RISE with SAP can simplify SAP S/4HANA ownership, but only if responsibilities are made explicit instead of assumed. The biggest risks in S/4HANA programs are rarely technical in nature. They show up when decision rights, incident paths, upgrade readiness, and change management fall into “gray zones” between the Customer, SAP, and the implementation Partner. A phase-based RACI matrix clarifies ownership in those gray zones, enabling teams to move faster during delivery and maintain stability in production.

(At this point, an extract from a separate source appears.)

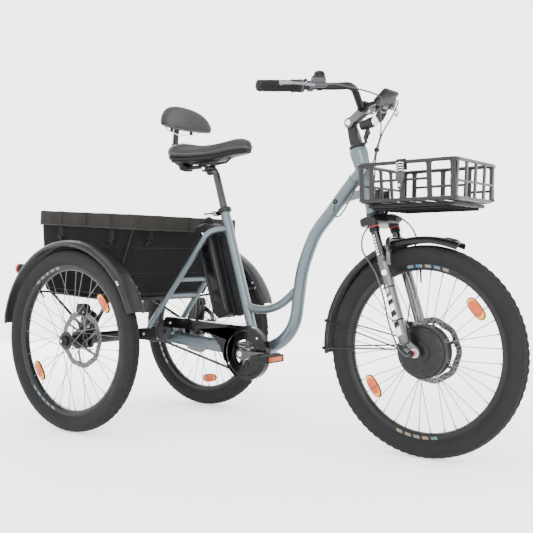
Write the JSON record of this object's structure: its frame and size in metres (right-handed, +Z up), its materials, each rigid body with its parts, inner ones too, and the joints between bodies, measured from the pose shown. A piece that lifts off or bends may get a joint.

The most significant shift to recognize is the change in operating model: under RISE, SAP becomes Accountable for infrastructure (IaaS) and platform management (PaaS), while the Customer remains Accountable for the business outcome — process decisions, adoption, readiness, and value realization. The Partner’s role is to execute implementation within SAP’s managed service boundaries, translating requirements into configuration and extensions, and coordinating migration and testing. When this triad is aligned early, escalation becomes predictable, upgrades become manageable, and accountability stops bouncing between teams.

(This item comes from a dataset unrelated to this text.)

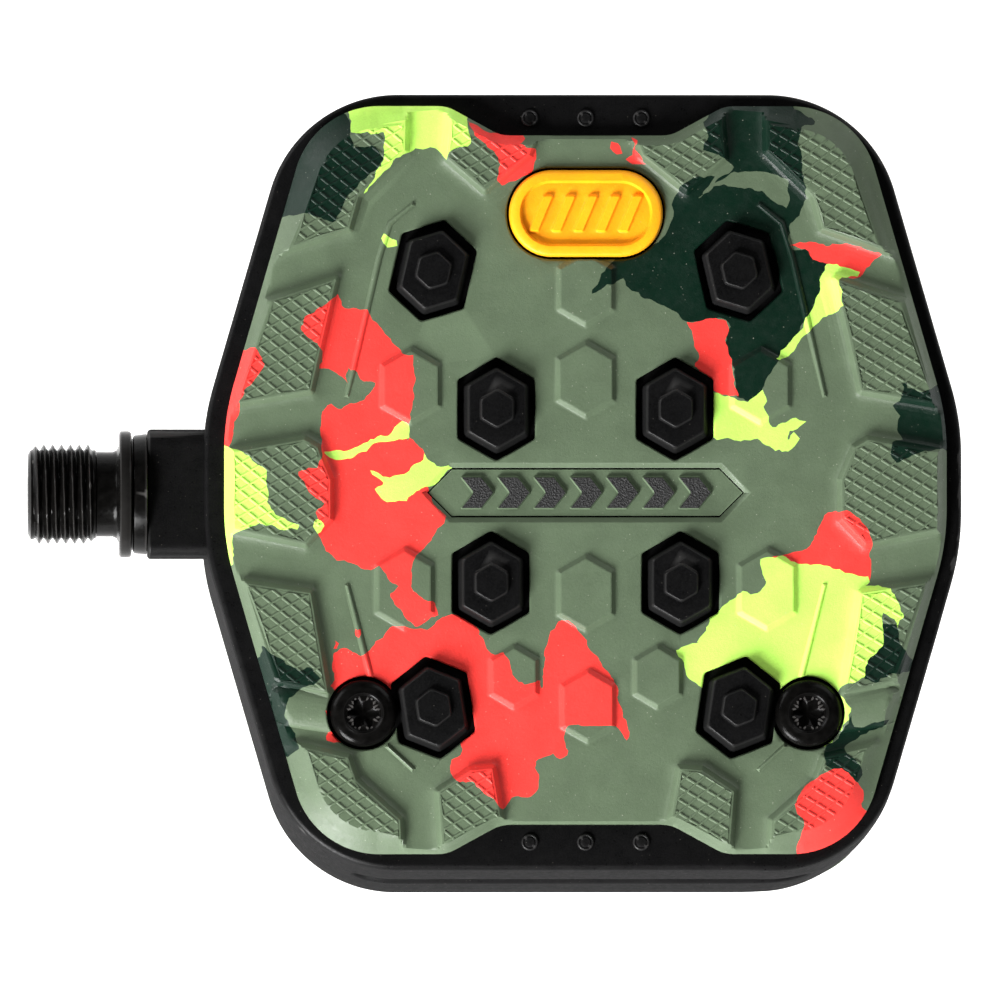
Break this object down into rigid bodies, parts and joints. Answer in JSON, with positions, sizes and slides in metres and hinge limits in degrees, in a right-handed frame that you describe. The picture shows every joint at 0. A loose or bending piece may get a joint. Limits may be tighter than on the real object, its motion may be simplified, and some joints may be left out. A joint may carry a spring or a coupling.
{
  "type": "flat pedal",
  "caption": "Double-sided flat bicycle pedal with rubber tread pads, hexagonal studs and a platform that spins on a threaded axle.",
  "frame": {"origin": "on the axle's axis, in the plane of the shoulder that seats against the crank arm", "axes": "+X along the axle, away from the crank; +Y towards the platform edge with the badge on the top face; +Z out of the top tread"},
  "size_m": [0.1339, 0.1144, 0.0226],
  "materials": {
    "composite": "fine moulded texture",
    "tread_rubber": "matt camouflage rubber, sage green with dark green, red and yellow-green",
    "badge_rubber": "smooth yellow-orange",
    "grit": "coarse grit",
    "black_steel": "gloss black oxide",
    "screw_steel": "black zinc",
    "bright_steel": "ground",
    "brass": "knurled",
    "nylon": "natural",
    "seal_rubber": "smooth",
    "bearing_polymer": "smooth"
  },
  "bodies": {
    "axle": {"axle": "black_steel", "bearing_inner_race": "bright_steel", "axle_washer": "bright_steel", "lock_nut": "bright_steel"},
    "platform": {"pedal_body": "composite", "end_cap": "composite", "lip_seal": "seal_rubber", "end_cap_o_ring": "seal_rubber", "axle_bush": "bearing_polymer", "bearing_outer_race": "bright_steel", "tread_pad_top": "tread_rubber", "badge_top": "badge_rubber", "grip_strip_top": "grit", "pad_screw_inner_top": "screw_steel", "threaded_insert_inner_top": "brass", "pad_screw_outer_top": "screw_steel", "threaded_insert_outer_top": "brass", "tread_pad_bottom": "tread_rubber", "badge_bottom": "badge_rubber", "grip_strip_bottom": "grit", "pad_screw_inner_bottom": "screw_steel", "threaded_insert_inner_bottom": "brass", "pad_screw_outer_bottom": "screw_steel", "threaded_insert_outer_bottom": "brass"},
    "bearing_cage": {"bearing_cage": "nylon", "bearing_ball_1": "bright_steel", "bearing_ball_2": "bright_steel", "bearing_ball_3": "bright_steel", "bearing_ball_4": "bright_steel", "bearing_ball_5": "bright_steel", "bearing_ball_6": "bright_steel", "bearing_ball_7": "bright_steel", "bearing_ball_8": "bright_steel"}
  },
  "joints": [
    {"name": "platform_spin", "type": "hinge", "parent": "axle", "child": "platform", "pos_m": [0.06, 0, 0], "axis": [1, 0, 0], "continuous": true},
    {"name": "cage_spin", "type": "hinge", "parent": "axle", "child": "bearing_cage", "pos_m": [0.1065, 0, 0], "axis": [1, 0, 0], "continuous": true}
  ],
  "couplings": [
    {"joint": "cage_spin", "follows": "platform_spin", "ratio": 0.625}
  ]
}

Your cloud choice under RISE should be treated as a governance decision, not just a technical preference. Public Cloud strengthens standardization and SAP-led accountability, but reduces control over upgrade timing and the depth of customization. Private Cloud increases flexibility and control, but requires the Customer and Partner to carry more responsibility for compatibility planning, controlled administration, and ongoing governance. Either way, the practical path to success is the same: document the RACI, resolve gray zones before go-live, and operationalize it through a clear support model, an upgrade readiness plan, and regular governance routines.

If you align these responsibilities upfront, you don’t just reduce conflicts — you protect delivery velocity, post–go-live stability, and the long-term ability to evolve your S/4HANA landscape under RISE with SAP.